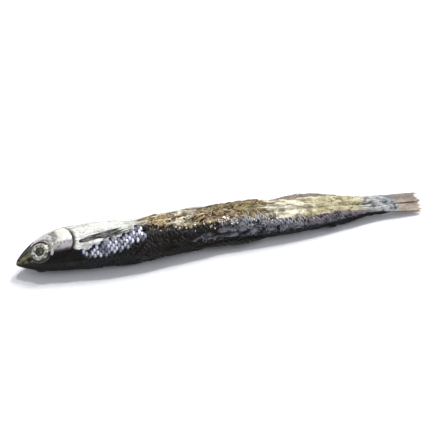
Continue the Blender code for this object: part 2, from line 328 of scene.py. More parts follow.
def curve_through(x, points_x, points_y):
    """A smooth curve through the given points, read at every x."""
    slopes = np.gradient(points_y, points_x)
    i = np.clip(np.searchsorted(points_x, x) - 1, 0, len(points_x) - 2)
    step = points_x[i + 1] - points_x[i]
    t = np.clip((x - points_x[i]) / step, 0.0, 1.0)
    return (
        (2 * t**3 - 3 * t**2 + 1) * points_y[i]
        + (t**3 - 2 * t**2 + t) * step * slopes[i]
        + (3 * t**2 - 2 * t**3) * points_y[i + 1]
        + (t**3 - t**2) * step * slopes[i + 1]
    )


def section_sizes(along):
    """Back, belly and half width of the body at each place along it."""
    share = np.clip(along, 0.0, STALK_END) / TOTAL_LENGTH
    scales = (BODY_DEPTH, BODY_DEPTH, BODY_WIDTH)
    sizes = [
        scale * np.sqrt(np.clip(curve_through(share, SECTIONS[:, 0], column**2), 0.0, None))
        for scale, column in zip(scales, SECTIONS[:, 1:].T)
    ]
    past = np.clip((along - STALK_END) / (FLESH_LENGTH - STALK_END), 0.0, 1.0)
    return [size * np.sqrt(1.0 - past**2) for size in sizes]


def bump(x, middle, spread):
    return np.exp(-(((x - middle) / spread) ** 2))


def rise(x, start, end):
    """0 before start, 1 after end, smooth between."""
    t = np.clip((x - start) / (end - start), 0.0, 1.0)
    return t * t * (3.0 - 2.0 * t)


def between(x, start, end, fade):
    """1 from start to end, fading to 0 over fade on both sides."""
    return rise(np.minimum(x - start, end - x), -fade, 0.0)


def crown(share):
    """0 at both ends of a share and 1 in its middle, as a plate's section is."""
    return np.clip(1.0 - (2.0 * share - 1.0) ** 2, 0.0, 1.0)


def grain(x, y, z, octaves=3):
    """Fractal noise of about -1 to 1 at each point."""
    x, y, z = np.broadcast_arrays(x, y, z)
    values = [noise.fractal(Vector(p), 0.9, 2.1, octaves) for p in zip(x.ravel(), y.ravel(), z.ravel())]
    return np.reshape(values, x.shape)


def round_body(along, angle, length, girth, octaves=3, shift=0.0):
    """Noise on the body, drawn out lengthwise: length and girth are the size of its features in mm."""
    reach = 0.5 * BODY_WIDTH / girth
    return grain(along / length + shift, reach * np.cos(angle), reach * np.sin(angle), octaves)


def creases(along, angle):
    """Shallow creases that run lengthwise, as dried skin has."""
    fades = between(along, HEAD_LENGTH + 6.0, 134.0, 5.0)
    return WRINKLE_DEPTH * round_body(along, angle, WRINKLE_LENGTH, WRINKLE_GIRTH) * fades


def shrinkage(along, angle):
    """How far the dried skin lies outside the plain section, in mm."""
    cosine = np.cos(angle)
    furrow = -FURROW_DEPTH * bump(cosine, 0.02, 0.15) * between(along, 30.0, 128.0, 12.0)
    hollow = -HOLLOW_DEPTH * bump(cosine, -0.62, 0.22) * between(along, 34.0, 78.0, 10.0)
    nape = -NAPE_DEPTH * bump(along, HEAD_LENGTH + 1.6, 1.7) * bump(cosine, -0.1, 0.75)
    socket_gap = np.hypot(along - EYE_ALONG, 7.0 * (np.abs(angle) - EYE_ANGLE))
    socket = -SOCKET_DEPTH * bump(socket_gap, 0.0, SOCKET_RADIUS)
    torn = np.where(angle > 0.0, TEAR_SWELL, 0.0) * bump(cosine, TEAR_COSINE, 0.24)
    swell = torn * (bump(along, TEAR_ALONG, 4.2) - 0.9 * bump(along, TEAR_ALONG + 11.0, 4.5))
    return furrow + hollow + nape + socket + swell + creases(along, angle)


def skin_point(along, angle, lift=0.0):
    """Places on the skin in the fish's own frame."""
    back, belly, half_width = section_sizes(along)
    cosine, sine = np.cos(angle), np.sin(angle)
    keel = 1.0 + 0.09 * cosine - 0.20 * np.clip(-cosine, 0.0, 1.0) ** 2
    height = np.where(cosine > 0.0, back, belly) * cosine
    out = half_width * keel * np.sign(sine) * np.abs(sine) ** 0.86
    radius = np.hypot(height, out) + 1e-6
    push = (lift + shrinkage(along, angle)) * np.minimum(radius / 2.5, 1.0)
    return along, height * (1.0 + push / radius), out * (1.0 + push / radius)


def lying(along, height, out):
    """The bent and rolled fish, in mm, not yet seated on the ground."""
    height = height - curve_through(along, BODY_LINE[:, 0], BODY_LINE[:, 1])
    out = out - curve_through(along, BODY_LINE[:, 0], BODY_LINE[:, 2])
    x = along - BOX_CENTRE_X
    y = BOX_CENTRE_Y - height * math.cos(ROLL) - out * math.sin(ROLL)
    z = out * math.cos(ROLL) - height * math.sin(ROLL)
    return x, y, z


def seat_height():
    """How far the body's middle line is above the ground, with the lowest flesh pressed flat."""
    along, angle = np.meshgrid(np.linspace(5.0, 130.0, 251), np.linspace(-math.pi, math.pi, 181))
    return -lying(*skin_point(along, angle))[2].min() - PRESSED


SEAT = seat_height()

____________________

● Goal
Repeat the data above, word for word.

● Result of this task
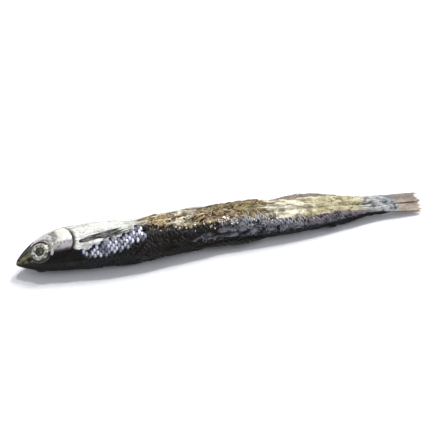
Continue the Blender code for this object: part 2, from line 328 of scene.py. More parts follow.
def curve_through(x, points_x, points_y):
    """A smooth curve through the given points, read at every x."""
    slopes = np.gradient(points_y, points_x)
    i = np.clip(np.searchsorted(points_x, x) - 1, 0, len(points_x) - 2)
    step = points_x[i + 1] - points_x[i]
    t = np.clip((x - points_x[i]) / step, 0.0, 1.0)
    return (
        (2 * t**3 - 3 * t**2 + 1) * points_y[i]
        + (t**3 - 2 * t**2 + t) * step * slopes[i]
        + (3 * t**2 - 2 * t**3) * points_y[i + 1]
        + (t**3 - t**2) * step * slopes[i + 1]
    )


def section_sizes(along):
    """Back, belly and half width of the body at each place along it."""
    share = np.clip(along, 0.0, STALK_END) / TOTAL_LENGTH
    scales = (BODY_DEPTH, BODY_DEPTH, BODY_WIDTH)
    sizes = [
        scale * np.sqrt(np.clip(curve_through(share, SECTIONS[:, 0], column**2), 0.0, None))
        for scale, column in zip(scales, SECTIONS[:, 1:].T)
    ]
    past = np.clip((along - STALK_END) / (FLESH_LENGTH - STALK_END), 0.0, 1.0)
    return [size * np.sqrt(1.0 - past**2) for size in sizes]


def bump(x, middle, spread):
    return np.exp(-(((x - middle) / spread) ** 2))


def rise(x, start, end):
    """0 before start, 1 after end, smooth between."""
    t = np.clip((x - start) / (end - start), 0.0, 1.0)
    return t * t * (3.0 - 2.0 * t)


def between(x, start, end, fade):
    """1 from start to end, fading to 0 over fade on both sides."""
    return rise(np.minimum(x - start, end - x), -fade, 0.0)


def crown(share):
    """0 at both ends of a share and 1 in its middle, as a plate's section is."""
    return np.clip(1.0 - (2.0 * share - 1.0) ** 2, 0.0, 1.0)


def grain(x, y, z, octaves=3):
    """Fractal noise of about -1 to 1 at each point."""
    x, y, z = np.broadcast_arrays(x, y, z)
    values = [noise.fractal(Vector(p), 0.9, 2.1, octaves) for p in zip(x.ravel(), y.ravel(), z.ravel())]
    return np.reshape(values, x.shape)


def round_body(along, angle, length, girth, octaves=3, shift=0.0):
    """Noise on the body, drawn out lengthwise: length and girth are the size of its features in mm."""
    reach = 0.5 * BODY_WIDTH / girth
    return grain(along / length + shift, reach * np.cos(angle), reach * np.sin(angle), octaves)


def creases(along, angle):
    """Shallow creases that run lengthwise, as dried skin has."""
    fades = between(along, HEAD_LENGTH + 6.0, 134.0, 5.0)
    return WRINKLE_DEPTH * round_body(along, angle, WRINKLE_LENGTH, WRINKLE_GIRTH) * fades


def shrinkage(along, angle):
    """How far the dried skin lies outside the plain section, in mm."""
    cosine = np.cos(angle)
    furrow = -FURROW_DEPTH * bump(cosine, 0.02, 0.15) * between(along, 30.0, 128.0, 12.0)
    hollow = -HOLLOW_DEPTH * bump(cosine, -0.62, 0.22) * between(along, 34.0, 78.0, 10.0)
    nape = -NAPE_DEPTH * bump(along, HEAD_LENGTH + 1.6, 1.7) * bump(cosine, -0.1, 0.75)
    socket_gap = np.hypot(along - EYE_ALONG, 7.0 * (np.abs(angle) - EYE_ANGLE))
    socket = -SOCKET_DEPTH * bump(socket_gap, 0.0, SOCKET_RADIUS)
    torn = np.where(angle > 0.0, TEAR_SWELL, 0.0) * bump(cosine, TEAR_COSINE, 0.24)
    swell = torn * (bump(along, TEAR_ALONG, 4.2) - 0.9 * bump(along, TEAR_ALONG + 11.0, 4.5))
    return furrow + hollow + nape + socket + swell + creases(along, angle)


def skin_point(along, angle, lift=0.0):
    """Places on the skin in the fish's own frame."""
    back, belly, half_width = section_sizes(along)
    cosine, sine = np.cos(angle), np.sin(angle)
    keel = 1.0 + 0.09 * cosine - 0.20 * np.clip(-cosine, 0.0, 1.0) ** 2
    height = np.where(cosine > 0.0, back, belly) * cosine
    out = half_width * keel * np.sign(sine) * np.abs(sine) ** 0.86
    radius = np.hypot(height, out) + 1e-6
    push = (lift + shrinkage(along, angle)) * np.minimum(radius / 2.5, 1.0)
    return along, height * (1.0 + push / radius), out * (1.0 + push / radius)


def lying(along, height, out):
    """The bent and rolled fish, in mm, not yet seated on the ground."""
    height = height - curve_through(along, BODY_LINE[:, 0], BODY_LINE[:, 1])
    out = out - curve_through(along, BODY_LINE[:, 0], BODY_LINE[:, 2])
    x = along - BOX_CENTRE_X
    y = BOX_CENTRE_Y - height * math.cos(ROLL) - out * math.sin(ROLL)
    z = out * math.cos(ROLL) - height * math.sin(ROLL)
    return x, y, z


def seat_height():
    """How far the body's middle line is above the ground, with the lowest flesh pressed flat."""
    along, angle = np.meshgrid(np.linspace(5.0, 130.0, 251), np.linspace(-math.pi, math.pi, 181))
    return -lying(*skin_point(along, angle))[2].min() - PRESSED


SEAT = seat_height()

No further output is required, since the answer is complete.